§ What this task involves:
Extract every line below, verbatim.

§ Data section:
- - -

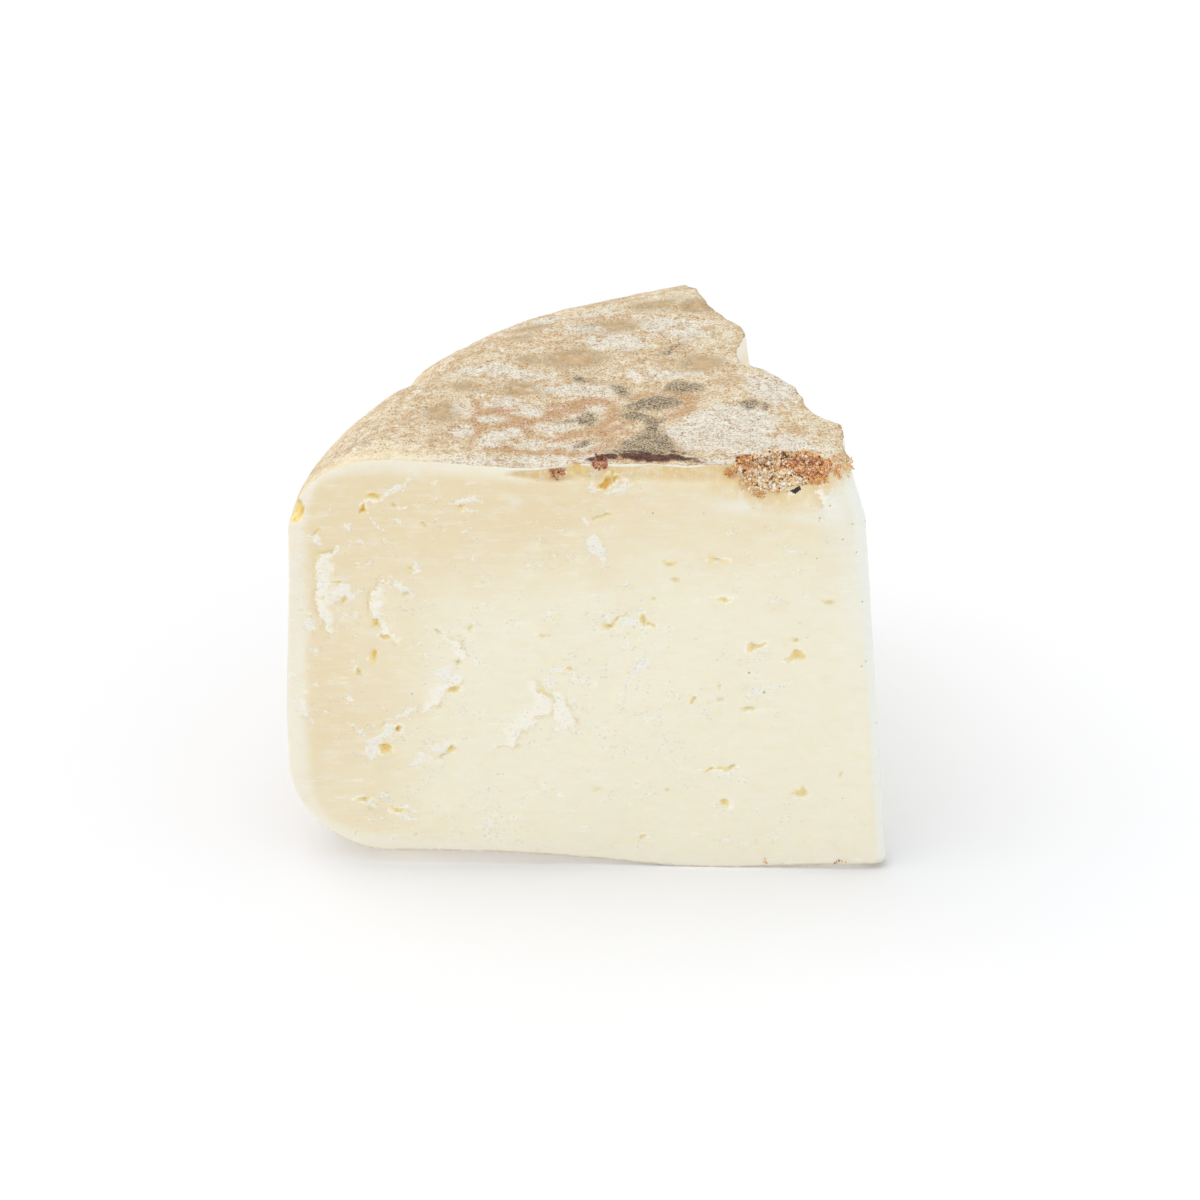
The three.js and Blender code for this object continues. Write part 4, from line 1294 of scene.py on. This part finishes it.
pasteGrit = {  # scales of the noise, in turns for each millimetre
    "mottle": 0.09,
    "tooth": 0.9,
    "fine": 1.8,
    "grit": 5,
    "patchy": (0.25, 0.25, 0.5),
    "streak": (0.12, 0.12, 0.9),
    "scratch": (0.3, 0.3, 3.0),
    "smear": (0.8, 0.5, 0.35),
    "slant": 4,  # degrees, of the knife's drag
}
pasteSkin = {"roughness": 0.5, "bump": 0.14, "glow": 0.3, "glowDepth": 1.1}


def makePaste():
    look, size = pasteLook, pasteGrit
    paint = Paint("cheesePaste")
    place = paint.place()
    warmth, band, hem, strip, groove = map(paint.field, ("warmth", "band", "hem", "strip", "groove"))
    torn, crack, eye, gold = map(paint.field, ("torn", "crack", "eye", "gold"))
    flake, edge, crust, openEye = map(paint.field, ("flake", "edge", "crust", "edgeEye"))
    mottle = paint.noise(place, size["mottle"], 3)
    patchy = paint.noise(paint.place(size["patchy"]), 1, 4, 0.6)
    smear = paint.noise(paint.place(size["smear"]), 1, 3)
    fine = paint.noise(place, size["fine"], 4)
    grit = paint.noise(place, size["grit"], 2)
    slanted = paint.slant(place, size["slant"])
    streak = paint.noise(paint.scaled(slanted, size["streak"]), 1, 4, 0.6)
    scratch = paint.noise(paint.scaled(slanted, size["scratch"]), 1, 3, 0.6)
    uneven = fine - 0.5
    teeth = uneven * 2 + (paint.noise(place, size["tooth"], 2) - 0.5) * 2.4  # millimetres

    nearCrust = (crust + uneven * 0.5).within(1.6, 1.05)
    pale = strip.within(0.25, 0.6)
    pin = paint.dots(place, 0.36, 0.05, 0.2, 0).most(paint.dots(place, 0.5, 0.11, 0.45, 1) * pale * 0.9)
    goldPin = paint.dots(place, 0.42, 0.15, 0.24, 1)
    curd = paint.dots(place, 1.5, 0.34, 0.45, 2) * torn.within(-2.2, -0.2).most(flake * 0.5)
    # partly the curd's own white, partly a painted highlight fading from the torn edge
    flakeMask = (flake + teeth * 0.35).within(-0.05, 0.7) * (edge + teeth * 0.8).within(-0.12, 0.06)
    # painted shade: a tan line just outside a flake's torn edge, where the raised edge shades the paste
    foot = (edge + teeth * 0.8).within(-1.2, -0.1) * flake.within(0.5, 0.95) * patchy.within(0.44, 0.56)
    tornMask = (torn + teeth * 0.4).within(-0.1, 0.2)
    crackMask = (crack + uneven * 0.8).within(-0.1, 0.25)
    eyeMask = (eye + uneven * 0.8).within(-0.14, 0.04)
    # white rims round the golden eyes: partly white curd, partly a painted highlight on the eye's edge
    rim = (eye + teeth * 0.3).within(-0.5, -0.1) * gold.within(0.5, 0.9)
    crustMask = (crust + uneven * 0.12).within(1.03, 0.97)

    tornTone = paint.mix(grit.within(0.4, 0.56), look["flake"], look["torn"])
    # the eyes' gold is partly their own colour; deeper gold toward an eye's middle, amber and ember in the
    # strongest eyes, and black in the slit are painted shade in the hole
    goldTone = paint.mix((eye + uneven).within(0.15, 0.6), look["gold"], look["deepGold"])
    goldTone = paint.coats(goldTone, look, [
        ("amber", gold.within(0.95, 1.1) * (eye + uneven * 0.8).within(0.0, 0.5)),
        ("ember", gold.within(1.1, 1.4) * (grit + eye * 0.3).within(0.5, 0.66)),
        ("black", gold.within(1.5, 1.9)),
    ])
    openTone = paint.mix(fine.within(0.45, 0.6), look["gold"], look["deepGold"])
    colour = paint.mix((warmth + (mottle - 0.5) * 0.7).within(0, 1), look["heart"], look["warm"])
    colour = paint.coats(colour, look, [
        ("band", (band + (patchy - 0.5) * 0.4).within(0, 1)),
        ("strip", strip),
        # the drag of the knife, in tone
        ("haze", streak.within(0.52, 0.68) * 0.25),
        ("haze", patchy.within(0.5, 0.66) * 0.25),
        ("warm", patchy.within(0.47, 0.33) * 0.15),
        ("torn", scratch.within(0.6, 0.68) * patchy.within(0.45, 0.58) * 0.35),
        ("hem", hem * (patchy.within(0.4, 0.55) * 0.6)),
        # golden stain in the groove under the rind, and round the crust
        ("stain", groove * (smear.within(0.3, 0.62) * 0.6 + 0.4)),
        ("band", groove * (fine.within(0.56, 0.64) * 0.6)),
        ("stain", nearCrust * smear.within(0.32, 0.54) * 0.9),
        # pinholes, painted dark as the shade in them, golden dots, and granules of curd round the torn places
        ("fleck", pin * 0.6),
        ("gold", goldPin * 0.55),
        ("torn", curd * 0.7),
        # painted shade beside each flake's torn edge
        ("foot", foot * 0.7),
        # flakes: partly the curd's own white, partly a painted highlight fading from the torn edge
        ("flake", flakeMask * 0.9),
        (tornTone, tornMask * 0.8),
        # eye rims: partly white curd, partly a painted highlight on the eye's edge
        ("torn", rim * patchy.within(0.46, 0.54) * 0.7),
        # cracks: gold, partly painted shade in the narrow groove
        ("gold", crackMask * 0.65),
        (goldTone, eyeMask * gold),
        (openTone, openEye.within(-0.02, 0.12)),
        (crustBed(paint, place, grit - 0.35), crustMask),
    ])

    height = streak * 0.4 + scratch * 0.3 + fine * 0.3 + grit * 0.12 - pin * 0.6 - goldPin * 0.8 + curd * 0.8
    rough = tornMask.most(flakeMask * 0.3)
    height = height + rough * (uneven * 1.6 + (grit - 0.5)) + crustMask * grit * 4
    roughness = pasteSkin["roughness"] + rough * 0.25 - eyeMask * 0.15 + crustMask * 0.3
    normal = paint.bumped(height, pasteSkin["bump"])
    surface = {"Base Color": colour, "Roughness": roughness, "Normal": normal}
    return paint.finish(surface | milkGlow(pasteSkin["glow"], pasteSkin["glowDepth"]))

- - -

§ Solution for this task:
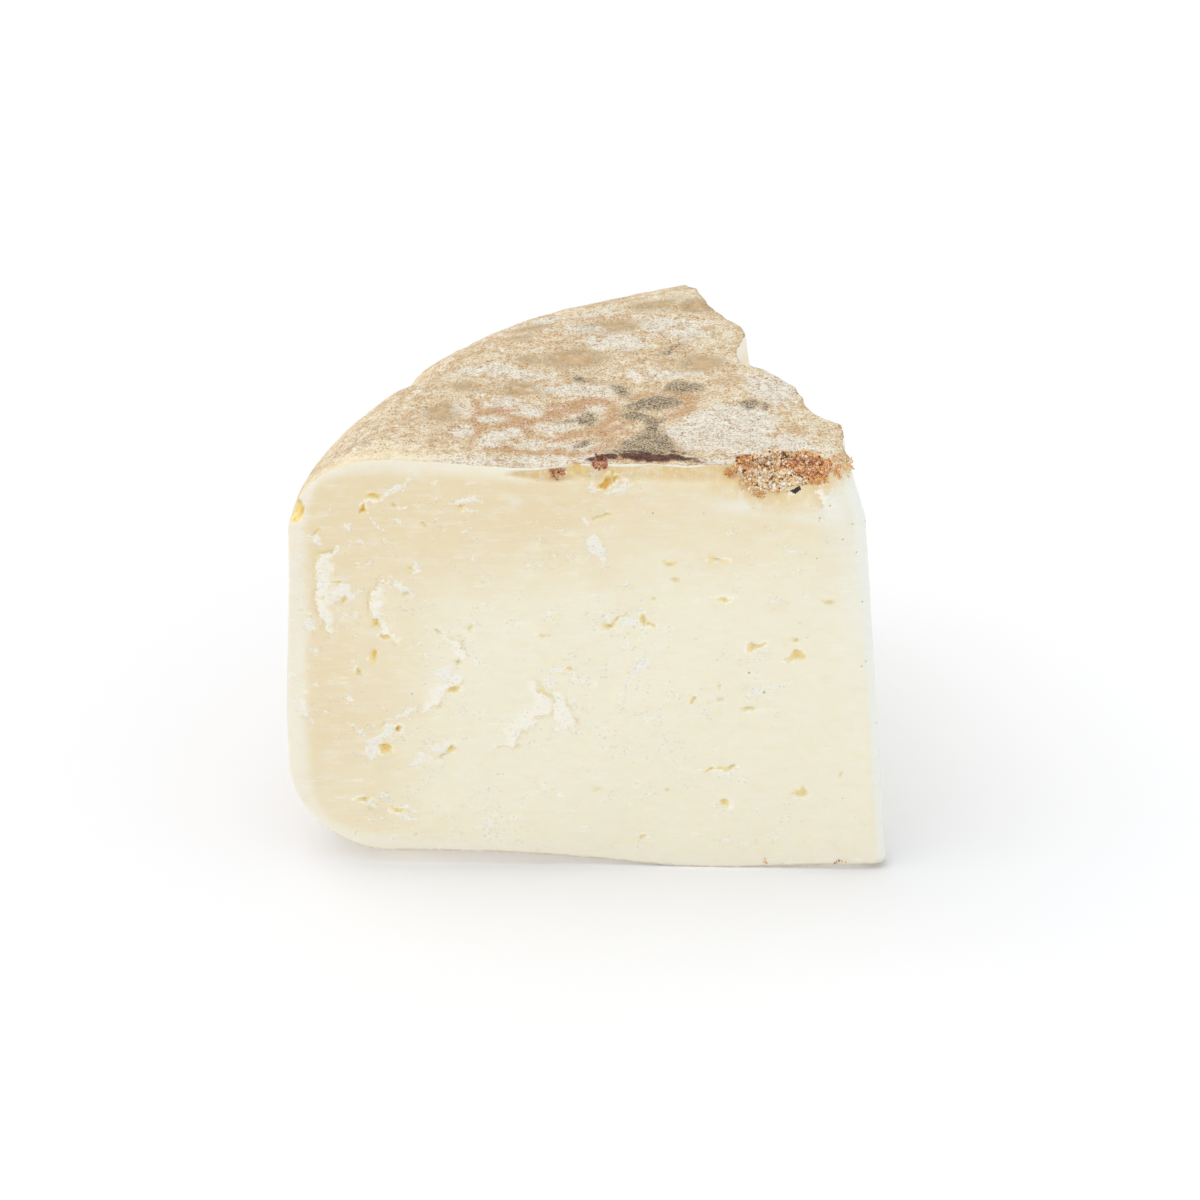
The three.js and Blender code for this object continues. Write part 4, from line 1294 of scene.py on. This part finishes it.
pasteGrit = {  # scales of the noise, in turns for each millimetre
    "mottle": 0.09,
    "tooth": 0.9,
    "fine": 1.8,
    "grit": 5,
    "patchy": (0.25, 0.25, 0.5),
    "streak": (0.12, 0.12, 0.9),
    "scratch": (0.3, 0.3, 3.0),
    "smear": (0.8, 0.5, 0.35),
    "slant": 4,  # degrees, of the knife's drag
}
pasteSkin = {"roughness": 0.5, "bump": 0.14, "glow": 0.3, "glowDepth": 1.1}


def makePaste():
    look, size = pasteLook, pasteGrit
    paint = Paint("cheesePaste")
    place = paint.place()
    warmth, band, hem, strip, groove = map(paint.field, ("warmth", "band", "hem", "strip", "groove"))
    torn, crack, eye, gold = map(paint.field, ("torn", "crack", "eye", "gold"))
    flake, edge, crust, openEye = map(paint.field, ("flake", "edge", "crust", "edgeEye"))
    mottle = paint.noise(place, size["mottle"], 3)
    patchy = paint.noise(paint.place(size["patchy"]), 1, 4, 0.6)
    smear = paint.noise(paint.place(size["smear"]), 1, 3)
    fine = paint.noise(place, size["fine"], 4)
    grit = paint.noise(place, size["grit"], 2)
    slanted = paint.slant(place, size["slant"])
    streak = paint.noise(paint.scaled(slanted, size["streak"]), 1, 4, 0.6)
    scratch = paint.noise(paint.scaled(slanted, size["scratch"]), 1, 3, 0.6)
    uneven = fine - 0.5
    teeth = uneven * 2 + (paint.noise(place, size["tooth"], 2) - 0.5) * 2.4  # millimetres

    nearCrust = (crust + uneven * 0.5).within(1.6, 1.05)
    pale = strip.within(0.25, 0.6)
    pin = paint.dots(place, 0.36, 0.05, 0.2, 0).most(paint.dots(place, 0.5, 0.11, 0.45, 1) * pale * 0.9)
    goldPin = paint.dots(place, 0.42, 0.15, 0.24, 1)
    curd = paint.dots(place, 1.5, 0.34, 0.45, 2) * torn.within(-2.2, -0.2).most(flake * 0.5)
    # partly the curd's own white, partly a painted highlight fading from the torn edge
    flakeMask = (flake + teeth * 0.35).within(-0.05, 0.7) * (edge + teeth * 0.8).within(-0.12, 0.06)
    # painted shade: a tan line just outside a flake's torn edge, where the raised edge shades the paste
    foot = (edge + teeth * 0.8).within(-1.2, -0.1) * flake.within(0.5, 0.95) * patchy.within(0.44, 0.56)
    tornMask = (torn + teeth * 0.4).within(-0.1, 0.2)
    crackMask = (crack + uneven * 0.8).within(-0.1, 0.25)
    eyeMask = (eye + uneven * 0.8).within(-0.14, 0.04)
    # white rims round the golden eyes: partly white curd, partly a painted highlight on the eye's edge
    rim = (eye + teeth * 0.3).within(-0.5, -0.1) * gold.within(0.5, 0.9)
    crustMask = (crust + uneven * 0.12).within(1.03, 0.97)

    tornTone = paint.mix(grit.within(0.4, 0.56), look["flake"], look["torn"])
    # the eyes' gold is partly their own colour; deeper gold toward an eye's middle, amber and ember in the
    # strongest eyes, and black in the slit are painted shade in the hole
    goldTone = paint.mix((eye + uneven).within(0.15, 0.6), look["gold"], look["deepGold"])
    goldTone = paint.coats(goldTone, look, [
        ("amber", gold.within(0.95, 1.1) * (eye + uneven * 0.8).within(0.0, 0.5)),
        ("ember", gold.within(1.1, 1.4) * (grit + eye * 0.3).within(0.5, 0.66)),
        ("black", gold.within(1.5, 1.9)),
    ])
    openTone = paint.mix(fine.within(0.45, 0.6), look["gold"], look["deepGold"])
    colour = paint.mix((warmth + (mottle - 0.5) * 0.7).within(0, 1), look["heart"], look["warm"])
    colour = paint.coats(colour, look, [
        ("band", (band + (patchy - 0.5) * 0.4).within(0, 1)),
        ("strip", strip),
        # the drag of the knife, in tone
        ("haze", streak.within(0.52, 0.68) * 0.25),
        ("haze", patchy.within(0.5, 0.66) * 0.25),
        ("warm", patchy.within(0.47, 0.33) * 0.15),
        ("torn", scratch.within(0.6, 0.68) * patchy.within(0.45, 0.58) * 0.35),
        ("hem", hem * (patchy.within(0.4, 0.55) * 0.6)),
        # golden stain in the groove under the rind, and round the crust
        ("stain", groove * (smear.within(0.3, 0.62) * 0.6 + 0.4)),
        ("band", groove * (fine.within(0.56, 0.64) * 0.6)),
        ("stain", nearCrust * smear.within(0.32, 0.54) * 0.9),
        # pinholes, painted dark as the shade in them, golden dots, and granules of curd round the torn places
        ("fleck", pin * 0.6),
        ("gold", goldPin * 0.55),
        ("torn", curd * 0.7),
        # painted shade beside each flake's torn edge
        ("foot", foot * 0.7),
        # flakes: partly the curd's own white, partly a painted highlight fading from the torn edge
        ("flake", flakeMask * 0.9),
        (tornTone, tornMask * 0.8),
        # eye rims: partly white curd, partly a painted highlight on the eye's edge
        ("torn", rim * patchy.within(0.46, 0.54) * 0.7),
        # cracks: gold, partly painted shade in the narrow groove
        ("gold", crackMask * 0.65),
        (goldTone, eyeMask * gold),
        (openTone, openEye.within(-0.02, 0.12)),
        (crustBed(paint, place, grit - 0.35), crustMask),
    ])

    height = streak * 0.4 + scratch * 0.3 + fine * 0.3 + grit * 0.12 - pin * 0.6 - goldPin * 0.8 + curd * 0.8
    rough = tornMask.most(flakeMask * 0.3)
    height = height + rough * (uneven * 1.6 + (grit - 0.5)) + crustMask * grit * 4
    roughness = pasteSkin["roughness"] + rough * 0.25 - eyeMask * 0.15 + crustMask * 0.3
    normal = paint.bumped(height, pasteSkin["bump"])
    surface = {"Base Color": colour, "Roughness": roughness, "Normal": normal}
    return paint.finish(surface | milkGlow(pasteSkin["glow"], pasteSkin["glowDepth"]))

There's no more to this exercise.